作ろうということになってから、売り出すタイミングも考えて、結局この1月にしましたので、制作におよそ1年ぐらい掛かっています。この日めくりカレンダーの内容は、子どもでも実践できる教えをいろいろと挙げています。もちろん大人も一緒にできるものでありますし、むしろ大人も実行していないと、子どもに信仰を伝えるものが無くなってしまうようにも思います。

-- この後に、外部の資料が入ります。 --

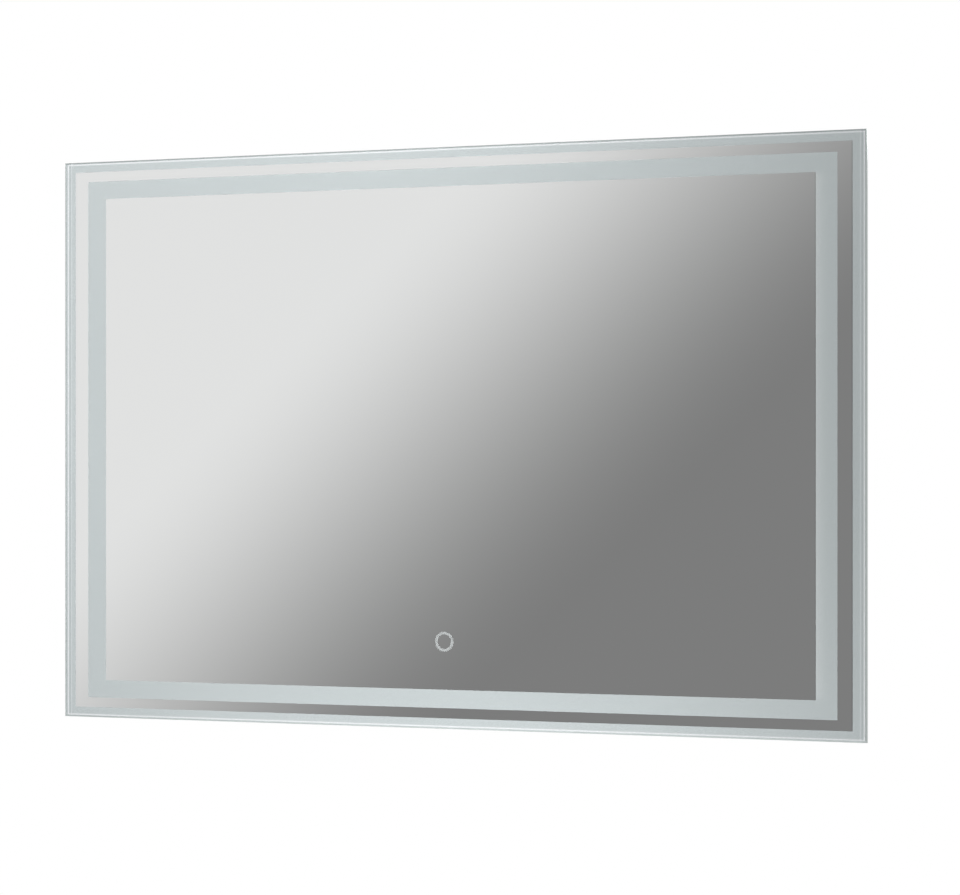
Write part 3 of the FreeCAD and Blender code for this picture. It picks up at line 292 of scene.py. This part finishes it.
def frosted_glass():
    """Sandblasted glass seen through its clear front: a fine pale speckle under a gloss, with a painted
    glow beside the field's right border and painted shade and highlight lines along the ground edge.
    """
    material, nodes, shader = new_material("frosted_glass")
    speckle = nodes.noise(0.0004, detail=3.0)
    clouds = nodes.noise(0.12, detail=2.0, seed=5.0)
    tone = nodes.blend(clouds, (0.516, 0.565, 0.571, 1), (0.541, 0.585, 0.592, 1))
    tone = nodes.blend(nodes.remap(speckle, 0.35, 0.65, 0.0, 0.06), tone, (0.8, 0.85, 0.85, 1))
    place = PanePlace(nodes)
    # Painted light: the frosted band is made paler towards the field's right border, as if lit by it
    distance, mask = place.right_border(field_line)
    painted_glow = nodes.remap(nodes.math("ABSOLUTE", distance), 0.0, painted_glow_reach, 1.0, 0.0)
    strength = nodes.math("MULTIPLY", mask, painted_glow_strength)
    painted_glow = nodes.math("MULTIPLY", nodes.math("MULTIPLY", painted_glow, painted_glow), strength)
    tone = nodes.blend(painted_glow, tone, (0.86, 0.88, 0.87, 1))
    behind = PanePlace(nodes, back_shift)
    # painted shade and highlight lines along the ground edge, shifted as the pane's back looks through
    # the glass
    for inset, strength, colour in painted_edge_lines:
        tone = nodes.blend(behind.line(behind.within(inset), line_width, strength), tone, colour)
    nodes.feed(shader.inputs["Base Color"], tone)
    nodes.feed(shader.inputs["Roughness"], nodes.remap(speckle, 0.3, 0.7, 0.22, 0.3))
    nodes.feed(shader.inputs["Normal"], nodes.bump(speckle, 0.00001, 0.2))
    shader.inputs["Metallic"].default_value = 0.35
    shader.inputs["Coat Weight"].default_value = 0.6
    shader.inputs["Coat Roughness"].default_value = 0.02
    return material


def ground_edge():
    """Ground and polished glass edge, greener than the face."""
    material, nodes, shader = new_material("ground_edge")
    streaks = nodes.noise(0.0012, (1, 1, 1), detail=4.0)
    tone = nodes.blend(streaks, (0.50, 0.56, 0.55, 1), (0.62, 0.67, 0.66, 1))
    nodes.feed(shader.inputs["Base Color"], tone)
    nodes.feed(shader.inputs["Roughness"], nodes.remap(streaks, 0.3, 0.7, 0.08, 0.2))
    nodes.feed(shader.inputs["Normal"], nodes.bump(streaks, 0.00001, 0.3))
    shader.inputs["Metallic"].default_value = 0.45
    shader.inputs["Coat Weight"].default_value = 0.5
    shader.inputs["Coat Roughness"].default_value = 0.05
    return material


# ---------------------------------------------------------------- mesh helpers


def mesh_object(name, builder, materials, smooth=False):
    """Object from a bmesh that builder fills. Its faces carry material numbers."""
    bm = bmesh.new()
    builder(bm)
    bmesh.ops.recalc_face_normals(bm, faces=bm.faces)
    for face in bm.faces:
        face.smooth = smooth
    mesh = bpy.data.meshes.new(name)
    bm.to_mesh(mesh)
    bm.free()
    piece = bpy.data.objects.new(name, mesh)
    for material in materials:
        mesh.materials.append(material)
    bpy.context.scene.collection.objects.link(piece)
    return piece


def close_loop(bm, points):
    """Vertices and edges of a closed loop."""
    corners = [bm.verts.new(point) for point in points]
    edges = [bm.edges.new((corners[index - 1], corners[index])) for index in range(len(corners))]
    return corners, edges


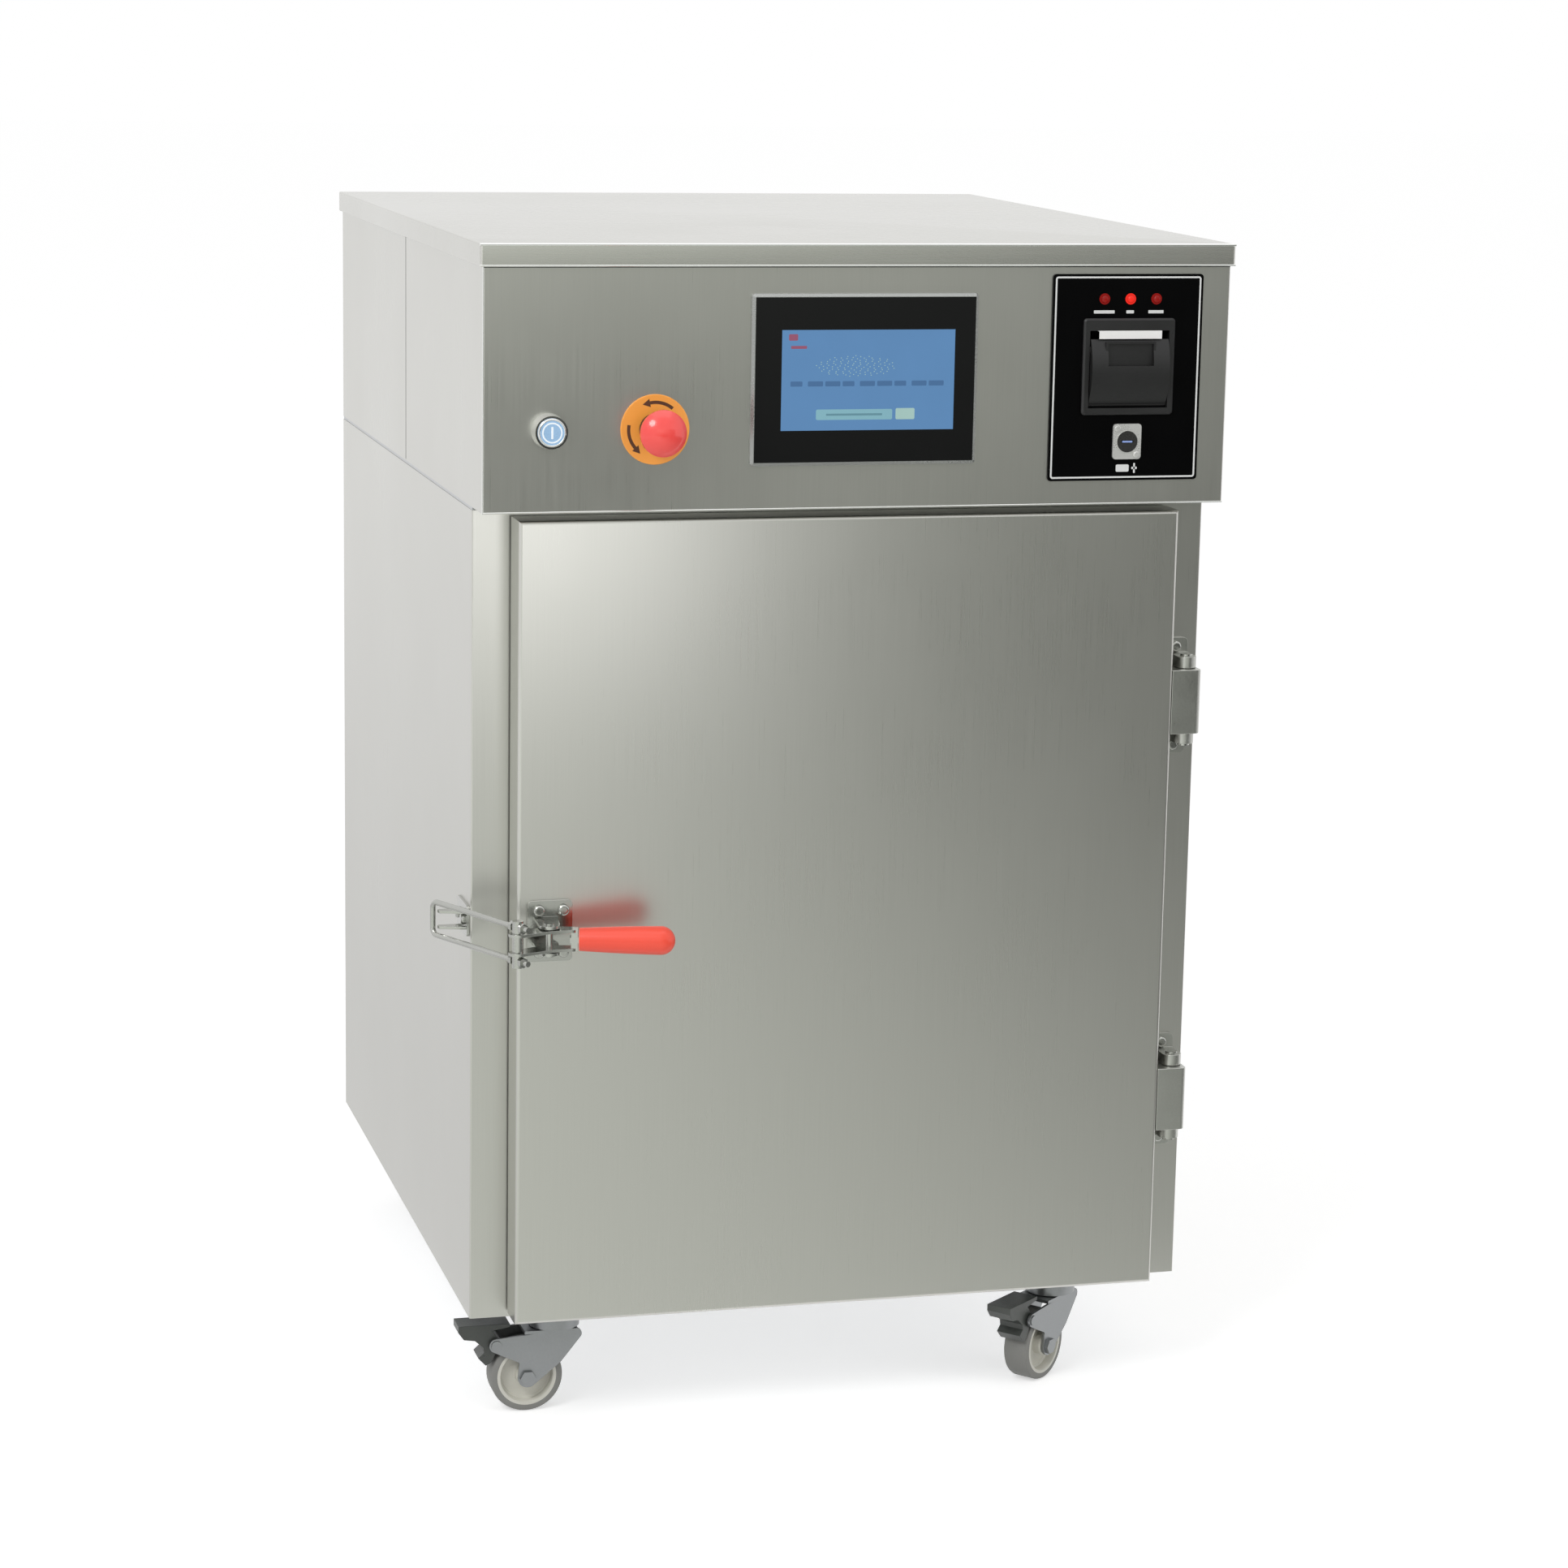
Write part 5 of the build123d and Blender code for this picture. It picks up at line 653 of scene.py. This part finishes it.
def plate_print():
    """Everything printed on the plate: frame line, bars under the lamps, a block and a cross."""
    low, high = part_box("printer_plate")
    x0, x1, z0, z1 = low.x * 1000, high.x * 1000, low.z * 1000, high.z * 1000
    front, ink, inset, line, corner, lamp_pitch = low.y * 1000, 0.12, 2.1, 1.5, 2.4, 23.8
    shape = bmesh.new()
    inside = flat_outline(shape, x0 + inset, x1 - inset, z0 + inset, z1 - inset, front, corner, 8)
    rim = bmesh.ops.inset_region(
        shape, faces=inside, thickness=line / 1000, use_even_offset=True, use_boundary=True
    )["faces"]
    bmesh.ops.delete(shape, geom=inside, context="FACES_ONLY")
    raise_faces(shape, rim, ink)
    lamps_low, lamps_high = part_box("indicator_lamps")
    lamp_x, lamp_z = (lamps_low.x + lamps_high.x) * 500, (lamps_low.z + lamps_high.z) * 500
    for step, wide in ((-1, 19.0), (0, 7.0), (1, 14.0)):
        x = lamp_x + step * lamp_pitch
        tile(shape, x - wide / 2, x + wide / 2, lamp_z - 12.6, lamp_z - 9.9, front, ink, 0.5)
    socket_low, socket_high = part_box("data_socket")
    x, z = (socket_low.x + socket_high.x) * 500, socket_low.z * 1000 - 8.0
    tile(shape, x - 9, x + 3, z - 3.2, z + 3.2, front, ink, 1.2)
    tile(shape, x + 5.5, x + 10.5, z - 1.0, z + 1.0, front, ink, 0.4)
    tile(shape, x + 7.2, x + 8.8, z - 4.4, z + 4.4, front, ink, 0.4)
    new_piece("plate_print", shape, [print_white], "cabinet")


def socket_tongue():
    """Pale blue tongue inside the socket's slot."""
    low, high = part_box("data_socket")
    x, z, root, long = (low.x + high.x) * 500, (low.z + high.z) * 500, 2.6, 2.2
    shape = bmesh.new()
    tile(shape, x - 4.6, x + 4.6, z - 0.75, z + 0.75, low.y * 1000 + root, long, 0.3)
    blue = speckled("socket tongue blue", (0.30, 0.42, 0.80), 0.35, 1500, 0.1, 0.1)
    new_piece("socket_tongue", shape, [blue], "cabinet")


plate_print()
socket_tongue()


def lamp_red():
    """Red lenses that glow more in the middle than at the rim; the middle lamp is the one lit fully."""
    finish, nodes, links, shader = blank_finish("lit red lens")
    facing = nodes.new("ShaderNodeLayerWeight")
    facing.inputs["Blend"].default_value = 0.35
    ramp = nodes.new("ShaderNodeMapRange")
    ramp.inputs["To Min"].default_value = 0.75
    ramp.inputs["To Max"].default_value = 0.12
    links.new(facing.outputs["Facing"], ramp.inputs["Value"])
    tree, half_pitch, faint = finish.node_tree, 0.012, 0.1
    low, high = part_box("indicator_lamps")
    spot = nodes.new("ShaderNodeSeparateXYZ")
    links.new(nodes.new("ShaderNodeTexCoord").outputs["Object"], spot.inputs[0])
    across = math_node(tree, "SUBTRACT", spot.outputs["X"], (low.x + high.x) / 2)
    away = math_node(tree, "ABSOLUTE", across, 0)
    lit = math_node(tree, "MAXIMUM", math_node(tree, "LESS_THAN", away, half_pitch), faint)
    links.new(math_node(tree, "MULTIPLY", ramp.outputs["Result"], lit), shader.inputs["Emission Strength"])
    grains = nodes.new("ShaderNodeGroup")
    grains.node_tree = speckle
    grains.inputs["Tint"].default_value = (0.24, 0.007, 0.006, 1)
    grains.inputs["Size"].default_value = 1500
    links.new(grains.outputs["Color"], shader.inputs["Base Color"])
    shader.inputs["Emission Color"].default_value = (1.0, 0.03, 0.015, 1)
    shader.inputs["Roughness"].default_value = 0.12
    shader.inputs["Specular IOR Level"].default_value = 0.2
    return finish


dress(lamp_red(), "indicator_lamps")

# The stop button: an orange plate on the steel, a black collar and stem, and a glossy red mushroom
# head. Three dark arrows on the plate show which way the head is turned to let it go.
stop_orange = speckled("stop plate orange", (1.0, 0.40, 0.055), 0.42, 1500, 0.06, 0.1)


def coated(name, tint, rough, coat, size=1200, mottle=0.2, wear=0.2):
    """A speckled colour under a clear coat."""
    finish = speckled(name, tint, rough, size, mottle, wear, 0.05)
    return tuned(finish, Coat_Weight=coat, Coat_Roughness=0.06)


stop_red = coated("stop head red", (1.0, 0.075, 0.065), 0.26, 0.6, 900, 0.02, 0.02)
dress(stop_orange, "stop_plate")
dress(stop_red, "stop_head")
dress(black_plastic, "stop_collar", "stop_stem")


def turn_arrows():
    """Each arrow is a short line spun to an arc, with a triangle for its head."""
    low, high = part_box("stop_plate")
    x, z = (low.x + high.x) / 2, (low.z + high.z) / 2
    inner, outer, head_half, head_long = 0.0218, 0.0246, 0.0036, 0.0065
    shape = bmesh.new()
    for turn in (0, 120, 240):
        before = set(shape.verts)
        edge = bmesh.ops.create_vert(shape, co=(inner, 0, 0))["vert"]
        edge += bmesh.ops.create_vert(shape, co=(outer, 0, 0))["vert"]
        line = shape.edges.new(edge)
        spun = bmesh.ops.spin(
            shape, geom=[line, *edge], cent=(0, 0, 0), axis=(0, -1, 0), dvec=(0, 0, 0),
            angle=math.radians(52), steps=16, use_merge=False,
        )["geom_last"]
        end = [g for g in spun if isinstance(g, bmesh.types.BMVert)]
        middle = (end[0].co + end[1].co) / 2
        along = Vector((-middle.z, 0, middle.x)).normalized()
        if along.dot(middle - edge[0].co) < 0:
            along.negate()
        outward = middle.normalized()
        head = [
            shape.verts.new(middle + outward * head_half), shape.verts.new(middle - outward * head_half),
            shape.verts.new(middle + along * head_long),
        ]
        shape.faces.new(head)
        place = Matrix.Translation((x, low.y, z)) @ Matrix.Rotation(math.radians(turn + 70), 4, "Y")
        bmesh.ops.transform(shape, matrix=place, verts=list(set(shape.verts) - before))
    raise_faces(shape, shape.faces[:], 0.12)
    ink = speckled("plate ink", (0.10, 0.035, 0.012), 0.5, 2000, 0.1, 0.1)
    new_piece("stop_turn_arrows", shape, [ink], "cabinet")


turn_arrows()

# The power button: a chrome bezel round a pale blue lit cap, with a white ring and an upright bar
# moulded in the cap.
chrome = speckled("bezel chrome", (0.80, 0.80, 0.79), 0.12, 1200, 0.04, 0.05, 0.0, 1.0)
cap_blue = tuned(
    coated("lit cap blue", (0.32, 0.50, 0.72), 0.3, 0.3),
    Emission_Color=(0.25, 0.5, 0.75, 1), Emission_Strength=0.12,
)
dress(chrome, "power_bezel")
dress(cap_blue, "power_cap")


def power_symbol():
    """A flat ring with an upright bar in it, both standing a little out of the cap."""
    low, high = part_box("power_cap")
    x, z, front = (low.x + high.x) / 2, (low.z + high.z) / 2, low.y
    radius, ring_wide, relief = 0.0088, 0.0013, 0.2
    shape = bmesh.new()
    first = bmesh.ops.create_vert(shape, co=(x + radius, front, z))["vert"][0]
    second = bmesh.ops.create_vert(shape, co=(x + radius - ring_wide, front, z))["vert"][0]
    line = shape.edges.new((first, second))
    bmesh.ops.spin(
        shape, geom=[line, first, second], cent=(x, front, z), axis=(0, 1, 0), dvec=(0, 0, 0),
        angle=math.radians(360), steps=48, use_merge=True,
    )
    bmesh.ops.remove_doubles(shape, verts=shape.verts, dist=1e-6)
    raise_faces(shape, shape.faces[:], relief)
    x, z = x * 1000, z * 1000
    tile(shape, x - 0.9, x + 0.9, z - 5.2, z + 5.2, front * 1000, relief, 0.6)
    white = tuned(
        speckled("moulded white", (0.86, 0.92, 0.96), 0.4, 1800, 0.05, 0.05),
        Emission_Color=(0.8, 0.9, 1.0, 1), Emission_Strength=0.12,
    )
    new_piece("power_symbol", shape, [white], "power_button")


def turned(shape, outline, centre, axis, steps):
    """Spins a closed outline of points all the way round an axis."""
    verts = [shape.verts.new(point) for point in outline]
    edges = [shape.edges.new((a, b)) for a, b in zip(verts, verts[1:] + verts[:1])]
    bmesh.ops.spin(
        shape, geom=verts + edges, cent=centre, axis=axis, dvec=(0, 0, 0), angle=math.radians(360),
        steps=steps, use_merge=True,
    )


def power_rim():
    """Round chrome rim pressed on the cap's edge; its section is in millimetres of radius and depth."""
    low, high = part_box("power_cap")
    x, z, front = (low.x + high.x) / 2, (low.z + high.z) / 2, low.y
    section = ((12.15, 1.6), (12.15, 0.5), (11.7, -0.25), (11.1, -0.45), (10.5, -0.2), (10.3, 0.6))
    shape = bmesh.new()
    outline = [(x + radius / 1000, front + back / 1000, z) for radius, back in section]
    turned(shape, outline, (x, front, z), (0, 1, 0), 64)
    bmesh.ops.remove_doubles(shape, verts=shape.verts, dist=1e-6)
    bmesh.ops.recalc_face_normals(shape, faces=shape.faces)
    new_piece("power_rim", shape, [chrome], "power_button", 60)


power_symbol()
power_rim()

# The door: a folded brushed skin over wool with a plain inner panel, and a pale silicone gasket
# pressed into a channel behind it.
door_steel = brushed_steel("door steel", STEEL, 0.29, UPRIGHT, 0.08, 0.06)
silicone = speckled("silicone", (0.60, 0.60, 0.57), 0.45, 1500, 0.08, 0.1)
dress(door_steel, "door_skin", "door_inner_panel")
dress(silicone, "door_gasket")

# Hinges: cast blocks on the door turn on pins held by two knuckles of a plate that is screwed to
# the front frame. The same bright screws hold the latch's catch and the castors.
bright_steel = speckled("bright steel", (0.46, 0.465, 0.44), 0.17, 700, 0.1, 0.15, 0.1, 1.0)
satin_steel = speckled("satin steel", (0.50, 0.505, 0.475), 0.32, 500, 0.14, 0.18, 0.2, 1.0)
refined("hinge_blocks", "door", satin_steel, 0.8)
refined("hinge_brackets", "cabinet", satin_steel, 0.4)
dress(bright_steel, "hinge_pins", "cabinet_fasteners")

# The latch: a pressed base on the door carries a bent lever with a red dipped grip; its U-shaped
# hook bolt passes through a cross bar with four nuts and seats behind the catch on the side.
dipped_red = coated("dipped red vinyl", (1.0, 0.075, 0.035), 0.34, 0.35, 700, 0.06, 0.1)
for part, body in (("latch_base", "door"), ("latch_lever", "lever"), ("latch_catch", "cabinet")):
    refined(part, body, bright_steel, 0.4)
dress(bright_steel, "latch_fasteners", "hook_trunnion", "hook_bolt")
dress(dipped_red, "latch_grip")

# Castors: a zinc-plated top plate, a pressed fork and an axle bolt, a wheel of pale nylon with a
# grey rubber tread bonded on it, and on the front pair a dark brake pedal.
zinc_plate = speckled("zinc plate", (0.29, 0.30, 0.305), 0.34, 420, 0.12, 0.2, 0.15, 0.9)
pedal_black = speckled("pedal black", (0.06, 0.066, 0.06), 0.36, 900, 0.3, 0.3, 0.3)
refined("caster_plates", "cabinet", zinc_plate, 0.3)
refined("rear_forks", "cabinet", zinc_plate, 0.3)
for side in ("left", "right"):
    refined("fork_front_" + side, "swivel_front_" + side, zinc_plate, 0.3)
    refined("pedal_front_" + side, "brake_front_" + side, pedal_black, 0.5)

tread_rubber = speckled("tread rubber", (0.24, 0.24, 0.225), 0.6, 900, 0.15, 0.25, 0.3)
core_nylon = speckled("nylon core", (0.66, 0.65, 0.58), 0.45, 1100, 0.1, 0.2, 0.2)


def caster_wheel(name, turn):
    """Tread and core, spun about X from sections in millimetres of radius and distance along it."""
    tread = (
        (27, -12.3), (30.4, -12.5), (32.2, -11.6), (33, -9.6),
        (33, 9.6), (32.2, 11.6), (30.4, 12.5), (27, 12.3),
    )
    core = (
        (4.1, -13.4), (8.4, -13.4), (9.4, -12.4), (9.8, -5.0), (11.5, -3.8), (21.6, -3.6), (23.2, -5.0),
        (23.8, -11.6), (24.4, -12.4), (27.05, -12.4), (27.05, 12.4), (24.4, 12.4), (23.8, 11.6), (23.2, 5.0),
        (21.6, 3.6), (11.5, 3.8), (9.8, 5.0), (9.4, 12.4), (8.4, 13.4), (4.1, 13.4),
    )
    low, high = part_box(name)
    shape = bmesh.new()
    for finish, section in enumerate((tread, core)):
        before = set(shape.faces)
        outline = [(along / 1000, 0, radius / 1000) for radius, along in section]
        turned(shape, outline, (0, 0, 0), (1, 0, 0), 72)
        for face in set(shape.faces) - before:
            face.material_index = finish
    bmesh.ops.remove_doubles(shape, verts=shape.verts, dist=1e-6)
    bmesh.ops.recalc_face_normals(shape, faces=shape.faces)
    place = Matrix.Translation((low + high) / 2) @ Matrix.Rotation(math.radians(turn), 4, "Z")
    bmesh.ops.transform(shape, matrix=place, verts=shape.verts)
    piece = new_piece(name + "_tread_and_core", shape, [tread_rubber, core_nylon], name, 40)
    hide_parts(name)


for place, turn in (("front_left", 90), ("front_right", 130), ("rear_left", 0), ("rear_right", 0)):
    caster_wheel("wheel_" + place, turn)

ですから、この名前にあるように、親子で、家族で、また教会で、毎日コツコツできることをコンセプトとして『リトルマガジン』のほんわか村に出てくる虫のキャラクターと学ぶ、陽気ぐらしの習慣ということで日めくりカレンダーを制作しました。一日一つの陽気ぐらしの習慣、今日はこれをやりましょう。気を付けましょう。ということを一日一つずつ出てくるようにしているものであります。
一部250円という超破格です。道友社の日めくりカレンダーは770円します。一部250円ですので、1000円で4つ買えます。どうぞ1000円で4つ買っていただいて、皆さん方の家庭に、そしてまた信者さんの家庭であるとか、一人暮らししている人に「みちのこ日めくりカレンダー」をお渡ししていただいて、陽気ぐらしの習慣を身に付ける一助になればと思います。
ちなみに「みちのこ日めくりカレンダー」は少年会本部から出版されますので、少年会長である真柱様にも企画案の段階から文章であるとか、トピックであるとか、度々ご覧いただきました。全部で7・8回は見ていただいて、毎回々々1時間30分ぐらいに亘って、いろいろなご意見もいただきました。そうして出来上がったものであります。真柱様監修と表記されてはいませんが、そうした大きな親心を頂いて作られたものであることも、付け加えて宣伝をさせていただきます。